Main content

## Topic A: Lesson 1: Solutions to polynomial equations

Current time:0:00Total duration:8:02

# Factoring higher-degree polynomials

CCSS.Math:

## Video transcript

Plot the real zeroes of the
given polynomial on the graph below. And they give us p of x
is equal to 2 x to the 5th plus x to the 4th
minus 2x minus 1. And when they say
plot it, they give us this little widget here. Where if we click at any point
on this, we get our point. And we get as many
points as we would like. And we can drag
these points around. Or if we don't want
these points anymore, we can just dump them
in this little trash bin at the bottom right. So let's think about what
the zeroes of this polynomial actually are. And to do that I'll
take my scratch pad out. And this is a little
daunting at first. This is a 5th degree
polynomial here. Factoring 5th degree polynomials
is really something of an art. You're really going to have
to sit and look for patterns. If they're actually expecting
you to find the zeroes here without the help of a
computer, without the help of a calculator, then there
must be some type of pattern that you can pick out here. So let me just rewrite p of x. So p of x is equal to 2 x to
the 5th plus x to the 4th minus 2x minus 1. And one way that's
typically seen when you're trying to factor
this type of polynomial is to try to essentially undo
the distributive property a few times. And if you want to relate it
to techniques for factoring quadratics, it's essentially
factoring by grouping. So for example, you
see a 2x minus 1, or something that looks like
a 2x minus 1 right over here. And over here you have a 2x
to the 5th plus x to the 4th. So you have a 2x
of a higher degree term plus a 1 x of
a one degree lower. So there seems to be
some type of a pattern. 2 times x of a
higher degree-- this is a first degree
term-- minus 1 times-- you could do this as x to the
0-- of a lower degree term. And so let's think
about it a little bit. What happens if we essentially
try to group these two terms, and we group these two
terms right over here. And we try to
factor out anything to essentially clean
it up a little bit, to see if we can
make sense of it. Well these two terms, their
greatest common factor is x to the 4th. We could write this as x
to the 4th times 2x plus 1. And this should get us excited
because this looks pretty close to that,
especially if we were to factor out a negative 1 here. So we could factor
out a negative 1. And then this is
going to be 2x plus 1. And that's exciting because now
we can factor out a 2 x plus 1 from each of these terms. So you have a 2x plus 1. We're gonna factor
both of these out, to get 2x plus 1-- which
we just factored out. And if you factored it out
of this term right over here, you're left with x to the 4th. And if you factor
it out this term, you're left with
just the minus 1. Minus 1. And now this is exciting
because 2x plus 1, this is pretty
easy to figure out when does this thing equal 0. And we'll do that
in a little bit.

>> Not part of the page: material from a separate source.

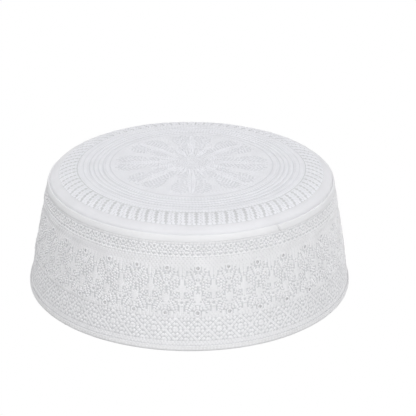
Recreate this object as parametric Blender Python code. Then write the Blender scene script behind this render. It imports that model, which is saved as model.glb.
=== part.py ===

And this is pretty
easy to factor. This is a difference of squares. This right over here
can be rewritten as x squared plus 1
times x squared minus 1. And of course we still have
this 2x plus 1 out front. 2x plus 1. And once again we have
another difference of squares. We have another difference
of squares right over here. That's the same thing as
x plus 1 times x minus 1. And let me just write all the
other parts of this expression. x squared plus 1. And you have 2x plus 1. 2x plus 1. And I think I factored
p of x about as much as could be reasonably expected. So p of x is equal to
all of this business. And remember, the whole reason
why I wanted to factor it is I wanted to figure out when
does this thing equal 0? So if p of x can be
expressed as the product of a bunch of these
expressions, it's going to be 0 whenever at
least one of these expressions is equal to 0. If any of these
is equal to 0 then that's just going to make this
whole expression equal to 0. So when does 2x plus 1 equal 0? So 2x plus 1 is equal to zero. Well you could probably
do this in your head, or we could do it
systematically as well. Subtract 1 from both sides,
you get 2x equals negative 1. Divide both sides by 2, you
get x is equal to negative 1/2. So when x equals negative 1/2--
or one way to think about it, p of negative 1/2 is 0. So p of negative 1/2 is 0. So this right over here
is a point on the graph, and it is one of
the real zeroes. Now we could try to solve this.
x squared plus 1 equals 0, and I'll just write it
down just to show you. If we try to isolate
the x term on the left-- subtract 1 from
both sides-- you get x squared is equal
to negative 1. Now if we were to start thinking
about imaginary numbers, we could think about
what x could be. But they want us to
find the real zeroes. The real zeroes. So there's no real
number where that number squared is equal to negative 1. So we're not going to
get any real zeroes by setting this
thing equal to 0. There's no real number
x where x squared plus 1 is going
to be equal to 0. Now let's think about when x
plus 1 could be equal to 0. We'll subtract 1
from both sides. You get x is equal
to negative 1. So p of negative 1
is going to be 0. So that's another one of
our zeroes right there. And then finally let's
think about when x minus 1 is equal to 0. We'll add one to both sides. X is equal to 1. So we have another real
0 right over there. And so we could plot them. So it's negative 1,
negative 1/2, and 1. So it's negative 1,
negative 1/2 and 1. And we can check our
answer, and we got it right. Now one thing that might be
bugging you, is like hey Sal, you just happened to group
this in exactly the right way. What if I try to group
it in a different way? What if I tried to-- Well
actually let's try to do that. That could be interesting. Just to show you that
this isn't voodoo. And actually there's
several ways to get there. There's several
ways to get there. So what if instead of writing
it like this, where you're writing it kind of
in the highest degree term and the next highest
degree and so on and so forth, you were to write it like
this: p of x is equal to 2 x to the 5th minus 2x plus
x to the 4th minus 1. Well actually, even
this way you could do a fairly
interesting grouping. If you grouped
these two together, you see that they have
the common factor 2 x. You factor 2x out, you get 2x
times x to the 4th minus 1. And I think you see
what's going on. And then this can be
rewritten as plus 1 times x to the 4th minus 1. Minus 1. And now you can factor out
an x to the 4th minus 1. And you're left with-- I'll
do this in a neutral color-- x to the fourth
minus 1 times 2 x plus 1, which is much
easier to factor now. A difference of squares. Exactly what we did
the last time around. So there are several
ways that you could have reasonably
grouped this, and reasonably undone the
distributive property. But I do admit it is
something of an art. You really just have
to play around in see, well let's group
the first two terms, let's see if there's
a common factor here. Let's group the
second two terms, let's see if there's
a common factor here. Hey, once we factor out
those common factors, it looks like both
of these two terms have this common
expression as a factor. And then you could start
to factor that out.